Я еле сдержался, чтобы не огласиться диким хохотом: автор пяти-шестигазетных заметок, и уже — сво-ой… литерату-урный стиль… Вспомнилось из давнишней дневниковой записи о выставке доморощенных ивангардистов и абрамгардистов: «Занесло дурным ветром в частную картинную галерею; вижу, пестрый народец густо роится — потертая, потрепанная молодь, крашеные старушонки, джинсовые старичонки… За полвека вдосталь нагляделся на чудищ родных и заморских, а нынче потешил долговязый, патлатый, прыщавый малый, который, словно огородное чучело, обрядился в бренчащие вериги из пивных заморских банок. Шастает по залу ходячее „произведение“ и бренчит, бренчит, бренчит... „Это что, тоже искусство?“ — спросил я бренчащего, тыкая пальцем в банки. Бренчащий, кажется, ведал, что я деревенский писатель, и, звякнув банками, сладил умное лицо: „Инсталляция — искусство… Искусство, как у Распутина, но у Распутина — деревенский реализм, у меня — городской конструктивизм. Искусство не топчется на месте, искусство движется…“ И двинулся по залу, бренча банками, а я подумал: нанять бы чучелом на дачу, ворон пугать, а то уж которую зиму облепиху объедают и кусты ломают».

А маетная беседа с плачущим сочинителем заметок завершилась моим тяжким вздохом: «Ладно, за твои былые комсомольские заслуги напечатаем так, как тебе угодно…»

***

Выше помянул безобидного и мелкого честолюбца, но в искусстве царили и царят голые короли… Обряжались, обнажаясь, голые короли, надувались, как мыльные пузыри, за радужно сверкающей пустотой которых простоватый обыватель не мог угадать, где в искусстве зерно, где плевелы. Случалось, и порочная власть надувала в искусстве пузырей, обращая их в «знамена», чтобы махать перед очумелой толпой. Далекого от народно-православного мировидения, суетного обывателя легко обвести вокруг пальца, провести на мякине, внушить в распутной прессе, что некий пузырь — явление в искусстве. Но сколь мозги не пудри, учует пузыря умудренный зритель и любомудрый читатель, а тем паче даровитый художник либо писатель, не потерявший стыд и срам, как и чутье прекрасного, где человек — подобие Божие, а природа — творение Божие.

Среди российских пузырей века минувшего и века текущего вольготно обитали в искусстве пузыри русскоязычные, редкостно вездесущие и пока русские дарования, воспевая любовь к ближнему, к земле отчичей и дедичей, жили в вечном ожидании божественного вдохновения, дабы слово, цвет и звук не унизили, не обесцветили любовь, бойкие русскоязычные пузыри царили в российском искусстве.

И все же в годы благословенного «застоя» в русское искусство вошли таланты от сохи и потеснили пузырей, единоплеменных и русскоязычных; да и русскоязычныепузыри при социализме были куда благообразнее нынешних, буржуазных, ибо ладили на лукавых лицах эдакий русский вид, словно денно и нощно печалятся о народе русском и радеют о русском царстве-государстве.
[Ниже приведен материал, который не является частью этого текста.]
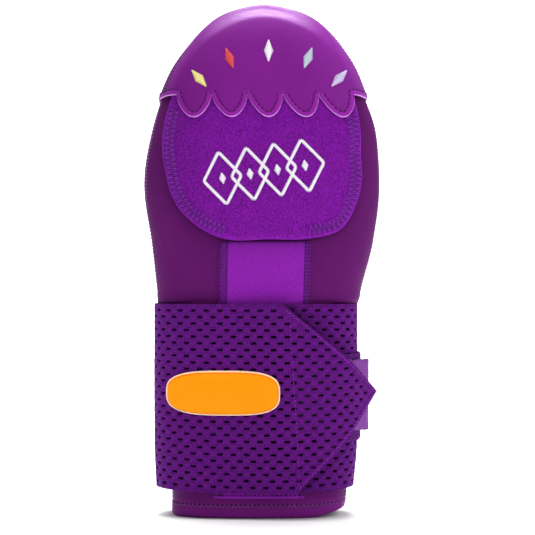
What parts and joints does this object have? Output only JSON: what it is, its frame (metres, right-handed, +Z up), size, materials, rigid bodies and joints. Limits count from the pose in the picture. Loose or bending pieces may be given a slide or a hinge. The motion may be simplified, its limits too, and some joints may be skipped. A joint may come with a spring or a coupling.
{
  "type": "sliding mitt",
  "caption": "Padded sliding mitt: closed neoprene pocket for a hand, leather fingertip cap, knuckle pad and perforated elastic wrist wrap with hook and loop closure.",
  "frame": {"origin": "on the surface that the cuff stands on, under the middle of the mitt's box", "axes": "+Z up along the fingers, the back of the hand faces -Y, +X to the right when looking at the back of the hand"},
  "size_m": [0.1289, 0.0604, 0.279],
  "materials": {
    "neoprene": "smooth matt knit over foam rubber",
    "leather": "smooth satin leather",
    "plush": "short brushed pile",
    "loop_tape": "fine brushed loop tape",
    "elastic": "perforated woven elastic",
    "loop": "dark loop pile",
    "hook": "ribbed hook tape",
    "badge_rubber": "soft satin rubber",
    "thread_light": "satin embroidery thread"
  },
  "bodies": {
    "root": {"backhand_panel": "neoprene", "palm_panel": "neoprene", "fingertip_cap_front": "leather", "fingertip_cap_palm": "leather", "knuckle_pad": "plush", "centre_strip": "loop_tape", "wrist_wrap": "elastic", "loop_patch": "loop", "hook_patch": "hook", "badge": "badge_rubber"}
  },
  "joints": []
}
А как воцарились на российском троне холопы князя тьмы, кои русского духа страшились, яко бесы ладана, так слетела с русскоязычных пузырей дутая русскость. Вчера воспевая патриотизм, нынче обозвали его «скотским чувством», воспевавшие вчера целомудрие, нынче запели «песнь песней» сраму; вчера громившие формализм, разрушающий человека и природу, сегодня выудили с пыльных чердаков и из сырых подвалов старомодный ивангард и абрамгард. Шустрые щелкоперы-журналеры бросились сломя голову надувать пузырят-бесенят, а власти кинулись премиями награждать…

Противны пузыри, на перевале веков затмившие студеной мглой солнце русского искусства; но, слава Богу, сроду солнце не угаснет, ибо плоть русского творчества не исчахла духом, и ветер Божьего гнева развеет свинцовую мглу, и ласковое, благостное солнце осветит, согреет озябшую отеческую землю.